I was only married for a year, well we still are. Me and my husband we're together for 5 1/2 years. We have two young children. We have only been separated for a month and he begged for two weeks. Went to counseling for one week. Said he accepted it, then went back to being angry. Then for a week and a half he made it seem like he was doing just fine.. and this pleased me. I never wish bad on him but it seems like he wants me to crumble. I moved out from my sis's apt and now I finally have my own place. Ever since I got my own place his whole attitude has changed. His card got stolen he went far to say that It was me and now the police are investigating. I know he's jealous, he's always been controlling so I kNOW he's having a hard time.

The physical abuse was lingering in our relationship but of course I'm not around to get hit. But his words hurt me so much. I wish he could just move on but still be around for his kids. he makes me feel so powerless and no matter how easy I try to make this for him he is trying all he can to make sure I don't succeed. Even when before I left him he would tell me "your never going to be anything"..."your just a little girl".."you could never be by yourself",,"your stupid and dumb and you always will be" "I'm the only one who loves you"...

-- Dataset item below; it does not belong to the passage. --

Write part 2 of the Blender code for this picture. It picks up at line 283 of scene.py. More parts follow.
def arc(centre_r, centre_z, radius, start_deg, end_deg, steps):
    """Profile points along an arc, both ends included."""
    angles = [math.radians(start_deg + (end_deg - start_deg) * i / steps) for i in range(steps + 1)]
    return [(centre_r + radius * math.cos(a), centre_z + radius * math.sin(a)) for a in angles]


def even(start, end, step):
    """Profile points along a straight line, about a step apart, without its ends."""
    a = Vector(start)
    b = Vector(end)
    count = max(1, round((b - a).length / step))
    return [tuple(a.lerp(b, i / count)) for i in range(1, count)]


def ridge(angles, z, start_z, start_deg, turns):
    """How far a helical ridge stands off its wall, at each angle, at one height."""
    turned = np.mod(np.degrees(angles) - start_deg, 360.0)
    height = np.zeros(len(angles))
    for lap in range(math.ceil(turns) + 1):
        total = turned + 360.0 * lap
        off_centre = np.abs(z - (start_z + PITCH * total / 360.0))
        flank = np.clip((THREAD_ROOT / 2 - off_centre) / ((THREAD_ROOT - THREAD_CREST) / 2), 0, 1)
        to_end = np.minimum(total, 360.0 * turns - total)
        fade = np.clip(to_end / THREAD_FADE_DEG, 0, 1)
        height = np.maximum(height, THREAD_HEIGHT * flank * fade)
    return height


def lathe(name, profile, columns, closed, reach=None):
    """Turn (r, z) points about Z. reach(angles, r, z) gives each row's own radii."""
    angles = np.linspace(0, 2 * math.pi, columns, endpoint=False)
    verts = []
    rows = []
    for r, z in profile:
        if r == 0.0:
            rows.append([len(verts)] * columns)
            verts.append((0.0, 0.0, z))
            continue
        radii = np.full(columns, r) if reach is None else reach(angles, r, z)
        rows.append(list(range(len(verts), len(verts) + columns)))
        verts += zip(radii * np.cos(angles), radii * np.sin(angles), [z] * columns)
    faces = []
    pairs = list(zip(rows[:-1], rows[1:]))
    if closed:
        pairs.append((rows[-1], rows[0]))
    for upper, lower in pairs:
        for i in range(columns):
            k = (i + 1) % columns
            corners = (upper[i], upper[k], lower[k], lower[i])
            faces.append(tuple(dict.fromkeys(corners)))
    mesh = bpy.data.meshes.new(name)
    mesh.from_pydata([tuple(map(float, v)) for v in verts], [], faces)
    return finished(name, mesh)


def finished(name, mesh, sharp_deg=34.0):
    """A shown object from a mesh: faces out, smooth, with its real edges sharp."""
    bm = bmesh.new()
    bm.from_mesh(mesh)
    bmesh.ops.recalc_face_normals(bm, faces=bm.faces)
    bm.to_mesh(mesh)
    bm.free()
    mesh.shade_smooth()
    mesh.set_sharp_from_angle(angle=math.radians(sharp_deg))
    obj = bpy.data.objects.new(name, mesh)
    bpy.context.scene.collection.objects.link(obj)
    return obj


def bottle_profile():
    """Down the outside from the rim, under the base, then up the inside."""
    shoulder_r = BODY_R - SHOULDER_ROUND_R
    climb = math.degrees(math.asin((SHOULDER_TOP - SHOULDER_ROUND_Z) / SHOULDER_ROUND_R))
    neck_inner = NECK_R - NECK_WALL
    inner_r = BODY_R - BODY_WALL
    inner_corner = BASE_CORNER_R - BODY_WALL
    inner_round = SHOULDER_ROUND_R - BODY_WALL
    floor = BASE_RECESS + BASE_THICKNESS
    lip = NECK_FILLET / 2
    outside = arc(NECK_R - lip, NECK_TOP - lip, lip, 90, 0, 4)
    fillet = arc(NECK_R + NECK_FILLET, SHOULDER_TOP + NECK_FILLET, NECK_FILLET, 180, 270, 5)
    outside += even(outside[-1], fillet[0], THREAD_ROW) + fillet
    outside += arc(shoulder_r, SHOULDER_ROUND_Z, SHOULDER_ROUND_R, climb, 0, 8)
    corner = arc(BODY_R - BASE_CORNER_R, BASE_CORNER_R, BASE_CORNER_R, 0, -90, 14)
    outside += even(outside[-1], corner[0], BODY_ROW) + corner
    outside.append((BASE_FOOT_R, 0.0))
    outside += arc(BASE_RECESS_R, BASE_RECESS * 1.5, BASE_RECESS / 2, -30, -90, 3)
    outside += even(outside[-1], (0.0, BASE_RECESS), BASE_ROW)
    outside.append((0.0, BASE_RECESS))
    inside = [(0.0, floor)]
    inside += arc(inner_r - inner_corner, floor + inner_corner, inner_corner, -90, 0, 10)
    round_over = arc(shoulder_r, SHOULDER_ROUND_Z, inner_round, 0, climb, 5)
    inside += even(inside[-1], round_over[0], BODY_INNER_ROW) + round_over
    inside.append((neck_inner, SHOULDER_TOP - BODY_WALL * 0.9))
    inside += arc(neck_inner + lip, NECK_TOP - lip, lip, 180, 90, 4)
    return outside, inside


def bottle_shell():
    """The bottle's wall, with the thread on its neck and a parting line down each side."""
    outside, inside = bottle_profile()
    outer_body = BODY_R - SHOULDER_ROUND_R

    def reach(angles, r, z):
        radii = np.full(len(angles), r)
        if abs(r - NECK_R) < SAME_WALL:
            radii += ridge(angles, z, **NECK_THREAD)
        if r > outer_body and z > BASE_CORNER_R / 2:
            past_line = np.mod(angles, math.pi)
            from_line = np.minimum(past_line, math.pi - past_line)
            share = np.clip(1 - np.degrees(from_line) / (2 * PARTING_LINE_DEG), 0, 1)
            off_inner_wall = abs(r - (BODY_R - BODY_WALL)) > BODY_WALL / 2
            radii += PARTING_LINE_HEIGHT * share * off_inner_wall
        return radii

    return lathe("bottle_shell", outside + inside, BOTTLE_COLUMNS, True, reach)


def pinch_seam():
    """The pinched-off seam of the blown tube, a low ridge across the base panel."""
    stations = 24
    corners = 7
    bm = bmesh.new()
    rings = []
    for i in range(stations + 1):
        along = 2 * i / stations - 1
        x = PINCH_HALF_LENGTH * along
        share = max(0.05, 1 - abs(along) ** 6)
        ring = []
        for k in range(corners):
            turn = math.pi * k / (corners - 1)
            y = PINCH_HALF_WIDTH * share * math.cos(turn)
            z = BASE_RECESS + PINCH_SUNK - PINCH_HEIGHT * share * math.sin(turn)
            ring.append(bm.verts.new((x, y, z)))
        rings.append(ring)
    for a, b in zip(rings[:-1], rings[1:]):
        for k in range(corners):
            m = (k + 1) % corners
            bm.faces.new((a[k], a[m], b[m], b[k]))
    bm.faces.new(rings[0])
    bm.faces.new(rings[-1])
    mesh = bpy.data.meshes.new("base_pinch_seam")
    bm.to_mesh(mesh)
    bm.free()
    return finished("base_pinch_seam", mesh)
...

Those arent even the worse I've heard form him, I just want to be able to be civil with him so are kids don't end up getting hurt in all of this. My son is already acting out against both of us. I don't know how to talk to him without arguing. I dont know how to stand my ground without him acting like a big azz BRAT control freak! I don't want another screaming match. I just want peace and stability for everyone! I know he'll never respect me, but he needs to hear me and realize he cannot run my life. How can someone say they love you but wish bad on you??


----------



## scarletblue (May 20, 2009)

I know it's hard when there are children involved, but........tell him you'll only talk to him if it's about the children and if he'll be civil. If he gets abusive, verbally or physically, leave...hang up the phone...etc...

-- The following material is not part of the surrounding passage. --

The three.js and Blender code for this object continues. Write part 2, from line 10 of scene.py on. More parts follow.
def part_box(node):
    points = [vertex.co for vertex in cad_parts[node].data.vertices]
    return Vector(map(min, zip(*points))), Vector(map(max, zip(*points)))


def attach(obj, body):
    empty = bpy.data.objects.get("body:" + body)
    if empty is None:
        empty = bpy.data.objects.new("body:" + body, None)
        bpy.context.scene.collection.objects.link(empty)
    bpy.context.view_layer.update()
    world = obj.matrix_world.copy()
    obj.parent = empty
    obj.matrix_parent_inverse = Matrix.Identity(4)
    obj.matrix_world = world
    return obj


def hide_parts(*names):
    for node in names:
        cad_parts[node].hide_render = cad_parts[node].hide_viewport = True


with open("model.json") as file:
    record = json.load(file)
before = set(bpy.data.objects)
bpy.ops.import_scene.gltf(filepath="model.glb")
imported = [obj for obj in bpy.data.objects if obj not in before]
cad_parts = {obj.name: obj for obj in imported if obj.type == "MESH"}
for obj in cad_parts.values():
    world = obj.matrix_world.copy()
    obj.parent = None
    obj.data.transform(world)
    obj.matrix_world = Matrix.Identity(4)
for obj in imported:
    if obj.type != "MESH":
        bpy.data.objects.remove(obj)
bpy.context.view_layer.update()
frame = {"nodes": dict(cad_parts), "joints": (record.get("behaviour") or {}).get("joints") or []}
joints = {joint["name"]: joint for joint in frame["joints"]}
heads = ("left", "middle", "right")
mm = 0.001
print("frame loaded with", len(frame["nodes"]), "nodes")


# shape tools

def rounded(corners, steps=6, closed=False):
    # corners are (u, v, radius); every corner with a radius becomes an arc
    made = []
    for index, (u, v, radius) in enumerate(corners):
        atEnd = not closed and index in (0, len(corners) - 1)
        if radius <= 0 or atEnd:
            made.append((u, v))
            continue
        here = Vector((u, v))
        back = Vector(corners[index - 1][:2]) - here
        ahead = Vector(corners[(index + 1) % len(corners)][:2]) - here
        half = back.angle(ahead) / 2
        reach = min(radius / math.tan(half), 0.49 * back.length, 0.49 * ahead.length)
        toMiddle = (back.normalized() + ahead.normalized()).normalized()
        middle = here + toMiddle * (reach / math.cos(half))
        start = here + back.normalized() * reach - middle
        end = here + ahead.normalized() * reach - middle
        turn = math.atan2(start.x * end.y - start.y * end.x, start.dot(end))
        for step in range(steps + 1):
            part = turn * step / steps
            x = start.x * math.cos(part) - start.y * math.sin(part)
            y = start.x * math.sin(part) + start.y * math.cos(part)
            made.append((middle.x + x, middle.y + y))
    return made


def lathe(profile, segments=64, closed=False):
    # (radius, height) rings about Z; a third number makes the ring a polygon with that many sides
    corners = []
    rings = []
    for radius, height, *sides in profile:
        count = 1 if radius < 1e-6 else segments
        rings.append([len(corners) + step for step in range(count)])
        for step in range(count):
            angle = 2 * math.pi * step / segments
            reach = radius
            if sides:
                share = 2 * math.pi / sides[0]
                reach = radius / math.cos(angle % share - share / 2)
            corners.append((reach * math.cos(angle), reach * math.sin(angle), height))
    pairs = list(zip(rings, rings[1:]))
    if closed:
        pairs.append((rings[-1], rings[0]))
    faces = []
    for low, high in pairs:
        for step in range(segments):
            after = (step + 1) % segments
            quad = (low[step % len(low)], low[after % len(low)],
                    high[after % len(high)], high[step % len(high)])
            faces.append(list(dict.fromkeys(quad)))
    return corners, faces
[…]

If all else fails....get a restraining order.


----------



## QuitaBee (Aug 11, 2009)

Right now he's in his sweet stage, appearing civil. i just hope he can keep up this "act" untill our kids B-day party. I just want to make it through the bday party then I dont have to converse with him unless there is something he needs to know. After all the hell he put me through on monday (his card was stolen and he told them they should investigate me)....he had the nerve to say "I love you" at the end of us trying to sort all of this out on the phone. I just hung up, I wanted to come through the phonE!!!


----------



## QuitaBee (Aug 11, 2009)

Lostandconfused said:


> :iagree:
> 
> And ... document, document, document. Everything, his actions, his words, the times, the place, who was there, everything. IF this continues you will have to use the court to end it. I can't imagine they will allow him to continue to see his children if this is how he's acting/speaking in front of them.
> 
> ...



I'm trying to do this without the court but it looks like I might have to go there with him.


----------



## snix11 (Sep 25, 2008)

And ... document, document, document. Everything, his actions, his words, the times, the place, who was there, everything.

been there, done that. eight long years. DOCUMENT IT.


----------



## QuitaBee (Aug 11, 2009)

Thanx for the advice, I started documenting today. because I can see he is being very petty like asking ME for the money he had to use to feed HIS OWN children dinner because I had to work late and he had to get them from school on my day to have them. Even though I picked them up from him. I told him if thats the case I will only work till 5 and he doesnt have to go get them or feed them. he still is not satisfied. So now I'm gonna document the times he ask me to keep them on the weekend when he has something to do. I DONT HAVE A PROB if I'm asked with notice and I'm not busy. If he wants to be petty so can I....I have a feeling he's gonna try to say he has them more than me if we do have to go to court!


----------